Gallagher had previously appeared twice in Star Trek: Deep Space Nine prior to her Voyager appearance, first in the episode "Invasive Procedures" and then in the fan favourite "Little Green Men". She was visiting her husband Jeff Yagher on the set of the Voyager episode "Flesh and Blood", and was asked by Merri Howard if she was free to appear in the series as Howard and McNeill were preparing for "Body and Soul" at the time. She was not required to audition, and instead was cast as Lt. Jaryn for the episode.

==Reception==
In 2012, Den of Geek listed this as an honorable mention for their ranking of the top ten episodes of Star Trek: Voyager.

In 2017, this was ranked as one of the funniest Star Trek episodes of the franchise. They also praised actress Jeri Ryan's acting performance as the uploaded EMH personality with such lines as enjoying cheesecake.

In 2019, Comic Book Resources noted this episode as one of the top 20 funniest episodes of the Star Trek franchise, which at the time included more than 700 installments. They stated "Ryan and Picardo are obviously having pure fun with this...", especially remarking how Jeri Ryan impersonated the other character, which due to the story's plot elements had been uploaded to her cybernetic storage.

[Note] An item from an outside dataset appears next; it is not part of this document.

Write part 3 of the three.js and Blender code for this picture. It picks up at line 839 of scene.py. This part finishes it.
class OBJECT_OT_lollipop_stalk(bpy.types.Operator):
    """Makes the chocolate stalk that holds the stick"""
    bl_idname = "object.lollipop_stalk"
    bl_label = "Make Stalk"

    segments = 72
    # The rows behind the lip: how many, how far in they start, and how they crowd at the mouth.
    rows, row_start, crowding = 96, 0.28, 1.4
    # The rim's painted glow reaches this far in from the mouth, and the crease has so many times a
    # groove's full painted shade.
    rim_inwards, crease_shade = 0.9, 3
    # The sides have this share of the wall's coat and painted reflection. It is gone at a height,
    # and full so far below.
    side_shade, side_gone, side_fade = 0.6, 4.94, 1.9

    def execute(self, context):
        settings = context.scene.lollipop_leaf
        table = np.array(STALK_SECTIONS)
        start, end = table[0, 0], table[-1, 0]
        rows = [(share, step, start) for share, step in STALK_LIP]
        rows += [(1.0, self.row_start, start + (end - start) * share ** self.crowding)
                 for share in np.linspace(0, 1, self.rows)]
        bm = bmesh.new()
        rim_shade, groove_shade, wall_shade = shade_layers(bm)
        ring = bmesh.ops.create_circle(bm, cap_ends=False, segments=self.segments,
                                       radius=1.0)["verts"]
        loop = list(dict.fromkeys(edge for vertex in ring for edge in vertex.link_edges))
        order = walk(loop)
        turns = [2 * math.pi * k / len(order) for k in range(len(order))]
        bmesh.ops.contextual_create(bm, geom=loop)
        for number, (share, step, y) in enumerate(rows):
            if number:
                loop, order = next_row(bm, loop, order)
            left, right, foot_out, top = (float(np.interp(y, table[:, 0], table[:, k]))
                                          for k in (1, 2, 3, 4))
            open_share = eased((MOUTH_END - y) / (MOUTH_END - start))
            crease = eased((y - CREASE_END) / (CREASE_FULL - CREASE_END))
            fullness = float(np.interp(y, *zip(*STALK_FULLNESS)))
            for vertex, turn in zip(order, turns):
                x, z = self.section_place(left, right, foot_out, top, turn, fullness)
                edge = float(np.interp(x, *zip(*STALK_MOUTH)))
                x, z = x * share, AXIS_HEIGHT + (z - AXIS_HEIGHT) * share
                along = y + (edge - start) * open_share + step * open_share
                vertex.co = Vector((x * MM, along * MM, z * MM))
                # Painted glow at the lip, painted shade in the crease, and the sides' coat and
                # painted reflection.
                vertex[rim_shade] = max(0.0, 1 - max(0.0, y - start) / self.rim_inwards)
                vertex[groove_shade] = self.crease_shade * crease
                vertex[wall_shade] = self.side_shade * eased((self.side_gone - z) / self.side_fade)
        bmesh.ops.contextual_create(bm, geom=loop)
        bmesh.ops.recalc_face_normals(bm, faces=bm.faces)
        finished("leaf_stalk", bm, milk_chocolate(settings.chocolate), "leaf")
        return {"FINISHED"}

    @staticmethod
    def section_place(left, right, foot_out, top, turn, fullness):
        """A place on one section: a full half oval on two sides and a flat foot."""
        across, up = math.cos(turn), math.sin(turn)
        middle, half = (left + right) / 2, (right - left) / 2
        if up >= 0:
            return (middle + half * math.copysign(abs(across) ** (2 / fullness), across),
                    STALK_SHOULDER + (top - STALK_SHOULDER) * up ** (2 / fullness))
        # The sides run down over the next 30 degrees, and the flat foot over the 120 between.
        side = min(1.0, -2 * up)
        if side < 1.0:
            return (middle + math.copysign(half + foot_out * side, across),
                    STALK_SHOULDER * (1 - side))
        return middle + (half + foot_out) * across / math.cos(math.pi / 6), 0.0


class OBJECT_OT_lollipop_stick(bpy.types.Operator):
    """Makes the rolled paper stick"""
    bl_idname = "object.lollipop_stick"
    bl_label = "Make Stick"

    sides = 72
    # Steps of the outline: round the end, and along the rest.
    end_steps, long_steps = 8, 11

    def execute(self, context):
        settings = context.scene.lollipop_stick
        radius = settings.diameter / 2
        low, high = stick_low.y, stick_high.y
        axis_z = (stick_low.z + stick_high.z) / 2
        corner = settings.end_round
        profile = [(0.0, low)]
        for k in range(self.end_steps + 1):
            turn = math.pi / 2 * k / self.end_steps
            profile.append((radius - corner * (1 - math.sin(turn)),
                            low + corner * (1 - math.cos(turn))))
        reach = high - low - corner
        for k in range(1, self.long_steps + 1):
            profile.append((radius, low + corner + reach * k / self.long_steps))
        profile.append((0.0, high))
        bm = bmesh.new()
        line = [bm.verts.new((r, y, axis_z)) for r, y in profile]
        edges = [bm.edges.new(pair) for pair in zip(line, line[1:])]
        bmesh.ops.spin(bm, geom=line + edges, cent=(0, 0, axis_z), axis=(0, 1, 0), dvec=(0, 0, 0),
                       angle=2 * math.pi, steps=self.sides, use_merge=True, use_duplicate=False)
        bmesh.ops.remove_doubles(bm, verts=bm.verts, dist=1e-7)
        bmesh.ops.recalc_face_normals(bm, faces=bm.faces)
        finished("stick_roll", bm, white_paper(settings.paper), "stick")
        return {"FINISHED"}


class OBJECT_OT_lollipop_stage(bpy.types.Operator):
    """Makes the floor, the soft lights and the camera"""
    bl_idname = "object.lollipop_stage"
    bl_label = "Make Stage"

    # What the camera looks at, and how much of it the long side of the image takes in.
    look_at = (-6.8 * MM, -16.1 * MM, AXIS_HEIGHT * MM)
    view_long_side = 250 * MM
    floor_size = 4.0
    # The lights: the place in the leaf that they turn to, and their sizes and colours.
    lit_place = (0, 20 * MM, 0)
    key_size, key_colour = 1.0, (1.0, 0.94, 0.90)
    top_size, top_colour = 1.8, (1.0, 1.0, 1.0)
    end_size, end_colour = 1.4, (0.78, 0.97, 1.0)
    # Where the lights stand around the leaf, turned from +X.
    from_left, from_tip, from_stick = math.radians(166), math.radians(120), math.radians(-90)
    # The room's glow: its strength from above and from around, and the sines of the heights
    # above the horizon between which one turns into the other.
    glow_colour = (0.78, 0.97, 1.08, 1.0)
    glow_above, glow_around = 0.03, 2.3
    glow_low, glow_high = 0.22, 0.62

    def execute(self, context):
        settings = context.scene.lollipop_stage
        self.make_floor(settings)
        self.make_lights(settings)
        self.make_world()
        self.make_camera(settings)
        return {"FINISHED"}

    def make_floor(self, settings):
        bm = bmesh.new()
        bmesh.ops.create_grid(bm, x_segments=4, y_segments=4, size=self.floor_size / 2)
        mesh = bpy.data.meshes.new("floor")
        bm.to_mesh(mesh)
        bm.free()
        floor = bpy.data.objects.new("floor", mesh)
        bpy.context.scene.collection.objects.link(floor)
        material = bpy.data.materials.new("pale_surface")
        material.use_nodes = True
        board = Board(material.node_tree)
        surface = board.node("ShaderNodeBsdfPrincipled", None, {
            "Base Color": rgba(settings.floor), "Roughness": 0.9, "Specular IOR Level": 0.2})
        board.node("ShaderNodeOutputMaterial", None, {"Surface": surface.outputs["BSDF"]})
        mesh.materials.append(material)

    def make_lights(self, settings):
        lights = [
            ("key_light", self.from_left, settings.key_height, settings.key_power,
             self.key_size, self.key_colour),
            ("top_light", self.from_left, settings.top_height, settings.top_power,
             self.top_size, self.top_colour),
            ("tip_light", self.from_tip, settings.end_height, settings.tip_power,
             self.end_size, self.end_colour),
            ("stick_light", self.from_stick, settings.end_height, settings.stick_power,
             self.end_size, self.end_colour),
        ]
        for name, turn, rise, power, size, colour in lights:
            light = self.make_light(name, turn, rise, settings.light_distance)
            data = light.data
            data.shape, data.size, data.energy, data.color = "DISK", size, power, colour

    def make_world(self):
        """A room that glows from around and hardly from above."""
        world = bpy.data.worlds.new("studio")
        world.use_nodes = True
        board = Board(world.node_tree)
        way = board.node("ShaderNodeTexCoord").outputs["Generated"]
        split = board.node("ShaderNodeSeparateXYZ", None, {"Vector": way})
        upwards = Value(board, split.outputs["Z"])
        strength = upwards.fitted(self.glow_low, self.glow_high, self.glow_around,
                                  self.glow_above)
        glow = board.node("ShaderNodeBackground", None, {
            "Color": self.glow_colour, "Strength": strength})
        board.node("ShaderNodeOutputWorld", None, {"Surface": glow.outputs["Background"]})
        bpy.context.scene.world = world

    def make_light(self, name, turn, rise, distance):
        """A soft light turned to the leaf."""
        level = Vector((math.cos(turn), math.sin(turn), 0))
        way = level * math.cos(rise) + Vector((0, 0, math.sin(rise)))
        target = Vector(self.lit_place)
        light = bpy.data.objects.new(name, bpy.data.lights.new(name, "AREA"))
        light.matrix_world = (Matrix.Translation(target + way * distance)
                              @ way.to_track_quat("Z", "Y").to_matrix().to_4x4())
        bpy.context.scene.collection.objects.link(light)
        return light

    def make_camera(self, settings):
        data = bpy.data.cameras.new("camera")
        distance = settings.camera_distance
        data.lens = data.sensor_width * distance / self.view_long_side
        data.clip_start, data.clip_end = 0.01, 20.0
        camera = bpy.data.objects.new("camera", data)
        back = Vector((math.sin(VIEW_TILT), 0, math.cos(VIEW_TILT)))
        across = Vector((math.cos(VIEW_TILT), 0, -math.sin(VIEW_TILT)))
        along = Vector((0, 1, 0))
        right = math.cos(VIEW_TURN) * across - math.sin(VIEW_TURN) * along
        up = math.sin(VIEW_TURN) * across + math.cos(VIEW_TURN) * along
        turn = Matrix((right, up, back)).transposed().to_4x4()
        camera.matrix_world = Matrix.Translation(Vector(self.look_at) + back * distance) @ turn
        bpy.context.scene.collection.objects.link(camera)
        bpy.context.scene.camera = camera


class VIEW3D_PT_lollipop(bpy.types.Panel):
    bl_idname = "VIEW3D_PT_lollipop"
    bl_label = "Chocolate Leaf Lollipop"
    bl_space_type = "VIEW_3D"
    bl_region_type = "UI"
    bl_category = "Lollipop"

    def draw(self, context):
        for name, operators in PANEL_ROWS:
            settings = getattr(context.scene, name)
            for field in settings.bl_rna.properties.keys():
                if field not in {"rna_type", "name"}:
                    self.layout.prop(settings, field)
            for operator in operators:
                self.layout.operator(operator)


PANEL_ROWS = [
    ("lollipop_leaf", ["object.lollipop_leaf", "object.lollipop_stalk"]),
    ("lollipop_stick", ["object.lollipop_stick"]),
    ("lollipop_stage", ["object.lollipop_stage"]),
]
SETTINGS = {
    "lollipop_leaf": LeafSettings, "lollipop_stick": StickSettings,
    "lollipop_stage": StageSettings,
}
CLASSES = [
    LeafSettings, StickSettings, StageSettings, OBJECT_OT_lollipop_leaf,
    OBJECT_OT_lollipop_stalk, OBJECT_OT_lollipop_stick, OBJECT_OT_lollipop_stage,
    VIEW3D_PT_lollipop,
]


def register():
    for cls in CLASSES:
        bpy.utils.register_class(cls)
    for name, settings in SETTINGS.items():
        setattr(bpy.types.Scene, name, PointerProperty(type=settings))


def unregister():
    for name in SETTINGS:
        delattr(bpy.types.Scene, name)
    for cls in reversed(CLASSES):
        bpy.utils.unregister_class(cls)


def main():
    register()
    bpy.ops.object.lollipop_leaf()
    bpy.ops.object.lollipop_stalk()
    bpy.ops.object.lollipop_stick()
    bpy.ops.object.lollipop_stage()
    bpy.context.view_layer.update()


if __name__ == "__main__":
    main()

In 2022, SyFy Wire included this as one of the 12 (Note: The SyFy Wire article treats the two-parttwo-season episodes of "Scorpion" as one episode, doing the same for the similarly structured "Unimatrix Zero", when counting the number of episodes included in its list of 12.) "essential" Seven of Nine episodes in the franchise.

== Home media releases ==
On December 21, 2003, this episode was released on DVD as part of a Season 7 boxset; Star Trek Voyager: Complete Seventh Season.